#### What the exercise asks:
Beginning with the first line of the data below, extract each line up to and including the one containing "tube: Shape of the tube.". Copy them exactly and add nothing.
==*==
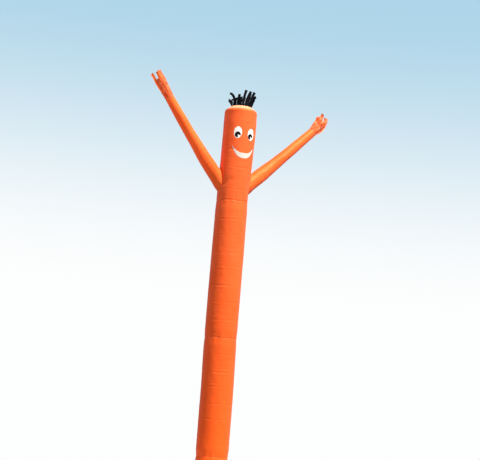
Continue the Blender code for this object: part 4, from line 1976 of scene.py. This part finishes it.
ARM_LEFT = (
    # reach, height, diameter
    (0.380, 4.529, 0.199), (0.474, 4.645, 0.188), (0.563, 4.765, 0.174),
    (0.652, 4.882, 0.164), (0.742, 5.001, 0.155), (0.829, 5.122, 0.150),
    (0.917, 5.242, 0.144), (1.004, 5.362, 0.137), (1.054, 5.434, 0.132),
)
ARM_RIGHT = (
    # reach, height, diameter
    (0.433, 4.513, 0.211), (0.547, 4.615, 0.196), (0.659, 4.718, 0.176),
    (0.771, 4.822, 0.166), (0.885, 4.928, 0.159), (0.997, 5.035, 0.153),
    (1.111, 5.144, 0.145), (1.224, 5.253, 0.138), (1.289, 5.316, 0.132),
)
ARM_CREASES = (
    # distance along the arm and depth of each crease, left arm and right arm
    ((0.31, 0.0024), (0.58, 0.0020), (0.86, 0.0022), (1.10, 0.0018)),
    ((0.29, 0.0022), (0.55, 0.0020), (0.84, 0.0022), (1.12, 0.0020)),
)
HANDS = (
    # strips, seed, flutter and cup, left hand and right hand
    (HAND_LEFT, 5, 0.006, 0.25), (HAND_RIGHT, 9, 0.009, 0.5),
)
PANELS = (
    # node, foot, head
    ("tube_sleeve", 0.000, 0.405), ("tube_lower", 0.405, 2.075),
    ("tube_middle", 2.075, 4.050), ("tube_shoulder", 4.050, 5.345),
)
FACE = (
    # side, eye's degrees from the front, its height and half width, pupil's degrees and height
    ("left", -28.6, 5.046, 0.0600, -28.0, 5.008), ("right", 21.6, 5.035, 0.0580, 19.9, 4.998),
)
HAIR_FOOT = 5.434
HAIR_RADIUS = 0.1488
HAIR_FILL = 0.95
HAND_FILL = 0.90
HAND_GAP = 0.0006


def build_tube(tube: AirTube) -> list[SeamLine]:
    """Build the four panels and the crown.

    Args:
        tube: Shape of the tube.

    Returns:
        Their seam lines.
    """
    lines: list[SeamLine] = []
    under: list[str] = []
    for node, foot, head in PANELS:
        panel = TubePanel(tube, node, foot, head)
        made = panel.dress(panel.build(), under)
        lines += panel.lines
        under = [made.name]
    crown = Crown(tube)
    crown.dress(crown.build())
    return lines + crown.lines


def build_arms(arms: Sequence[Arm]) -> list[SeamLine]:
    """Build the arms with their hands.

    Args:
        arms: The left arm and the right one.

    Returns:
        Their seam lines.
    """
    lines: list[SeamLine] = []
    for arm, (table, seed, flutter, cup) in zip(arms, HANDS):
        arm.dress(arm.build())
        wrist, along = arm.centres()[-1], arm.runs()[-1]
        hand = StripBand(arm.node.replace("arm", "hand"), Cloth.ORANGE, wrist + along * HAND_GAP,
                         along, arm.side(), arm.table[-1][2] / 2, HAND_FILL, table, seed,
                         flutter, cup)
        hand.dress(hand.build(), ["cloth_" + arm.node])
        lines += arm.lines + hand.lines
    return lines


def build_face(tube: AirTube) -> tuple[list[SeamLine], list[SeamLine]]:
    """Build the patches of the face.

    Args:
        tube: Tube that carries the face.

    Returns:
        The seam lines of the white patches and those of the black ones.
    """
    white: list[SeamLine] = []
    black: list[SeamLine] = []
    for tail, eye_turn, eye_height, eye_half, pupil_turn, pupil_height in FACE:
        eye = Eye(tube, "eye_" + tail, Cloth.WHITE, WHITE_LIFT,
                  middle=math.radians(eye_turn) * FACE_RADIUS, height=eye_height, half=eye_half)
        grid = eye.build()
        eye.dress(grid, [CHEST])
        white.append(grid.ring(2, FACE_THREAD_LIFT))
        pupil = Pupil(tube, "pupil_" + tail, Cloth.BLACK, BLACK_LIFT,
                      middle=math.radians(pupil_turn) * FACE_RADIUS, height=pupil_height)
        grid = pupil.build()
        pupil.dress(grid, ["cloth_eye_" + tail])
        black.append(grid.ring(1, FACE_THREAD_LIFT))
    smile = Smile(tube, "smile", Cloth.WHITE, WHITE_LIFT)
    grid = smile.build()
    smile.dress(grid, [CHEST])
    white += [grid.ring(row, FACE_THREAD_LIFT) for row in (1, len(grid.points) - 2)]
    return white, black


def build_hair(tube: AirTube) -> list[SeamLine]:
    """Build the hair in the vent.

    Args:
        tube: Tube that carries the head.

    Returns:
        Its seam lines.
    """
    middle = float(eased(tube.bow, HAIR_FOOT))
    foot = Vector((tube.axis[0] + middle, tube.axis[1], HAIR_FOOT))
    hair = StripBand("hair", Cloth.NAVY, foot, Vector((0, 0, 1)), Vector((1, 0, 0)), HAIR_RADIUS,
                     HAIR_FILL, HAIR, seed=3, flutter=0.004, cup=0.3, taper=1.05, rows=26, lanes=6)
    hair.dress(hair.build(), ["cloth_crown"])
    return hair.lines


def main() -> None:
    """Build the studio and every piece of the object."""
    logging.basicConfig(level=logging.INFO, format="%(message)s")
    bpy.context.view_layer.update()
    tube = AirTube()
    studio = Studio(tube.axis)
    studio.camera()
    studio.light()
    studio.backdrop_light()
    studio.floor()
    arms = (
        Arm(tube, "arm_left", 172.0, ARM_LEFT, ARM_CREASES[0], seed=200, root=0.206, shoulder=0.200),
        Arm(tube, "arm_right", 8.0, ARM_RIGHT, ARM_CREASES[1], seed=300, root=0.224, shoulder=0.213),
    )
    tube.ports = [arm.port() for arm in arms]
    tube_lines = build_tube(tube)
    arm_lines = build_arms(arms)
    white, black = build_face(tube)
    hair_lines = build_hair(tube)
    StitchRow().lay("stitches_tube", tube_lines, Cloth.ORANGE)
    StitchRow(pitch=0.005, length=0.0036).lay("stitches_arms", arm_lines, Cloth.ORANGE)
    zigzag = StitchRow(pitch=0.0034, length=0.0042, thread=0.0009, sew=Sew.ZIGZAG)
    zigzag.lay("stitches_face_white", white, Cloth.WHITE)
    zigzag.lay("stitches_face_black", black, Cloth.BLACK)
    StitchRow().lay("stitches_hair", hair_lines, Cloth.NAVY)


if __name__ == "__main__":
    main()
==*==
#### Complete output:
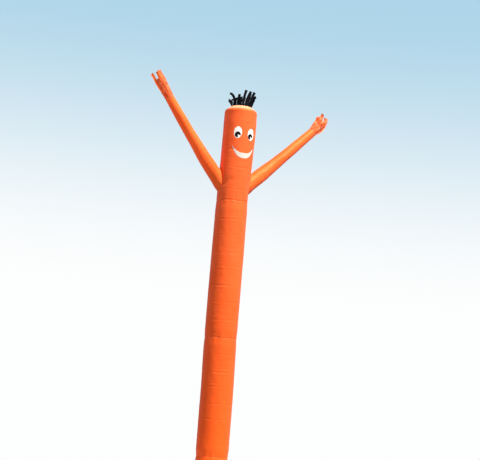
Continue the Blender code for this object: part 4, from line 1976 of scene.py. This part finishes it.
ARM_LEFT = (
    # reach, height, diameter
    (0.380, 4.529, 0.199), (0.474, 4.645, 0.188), (0.563, 4.765, 0.174),
    (0.652, 4.882, 0.164), (0.742, 5.001, 0.155), (0.829, 5.122, 0.150),
    (0.917, 5.242, 0.144), (1.004, 5.362, 0.137), (1.054, 5.434, 0.132),
)
ARM_RIGHT = (
    # reach, height, diameter
    (0.433, 4.513, 0.211), (0.547, 4.615, 0.196), (0.659, 4.718, 0.176),
    (0.771, 4.822, 0.166), (0.885, 4.928, 0.159), (0.997, 5.035, 0.153),
    (1.111, 5.144, 0.145), (1.224, 5.253, 0.138), (1.289, 5.316, 0.132),
)
ARM_CREASES = (
    # distance along the arm and depth of each crease, left arm and right arm
    ((0.31, 0.0024), (0.58, 0.0020), (0.86, 0.0022), (1.10, 0.0018)),
    ((0.29, 0.0022), (0.55, 0.0020), (0.84, 0.0022), (1.12, 0.0020)),
)
HANDS = (
    # strips, seed, flutter and cup, left hand and right hand
    (HAND_LEFT, 5, 0.006, 0.25), (HAND_RIGHT, 9, 0.009, 0.5),
)
PANELS = (
    # node, foot, head
    ("tube_sleeve", 0.000, 0.405), ("tube_lower", 0.405, 2.075),
    ("tube_middle", 2.075, 4.050), ("tube_shoulder", 4.050, 5.345),
)
FACE = (
    # side, eye's degrees from the front, its height and half width, pupil's degrees and height
    ("left", -28.6, 5.046, 0.0600, -28.0, 5.008), ("right", 21.6, 5.035, 0.0580, 19.9, 4.998),
)
HAIR_FOOT = 5.434
HAIR_RADIUS = 0.1488
HAIR_FILL = 0.95
HAND_FILL = 0.90
HAND_GAP = 0.0006


def build_tube(tube: AirTube) -> list[SeamLine]:
    """Build the four panels and the crown.

    Args:
        tube: Shape of the tube.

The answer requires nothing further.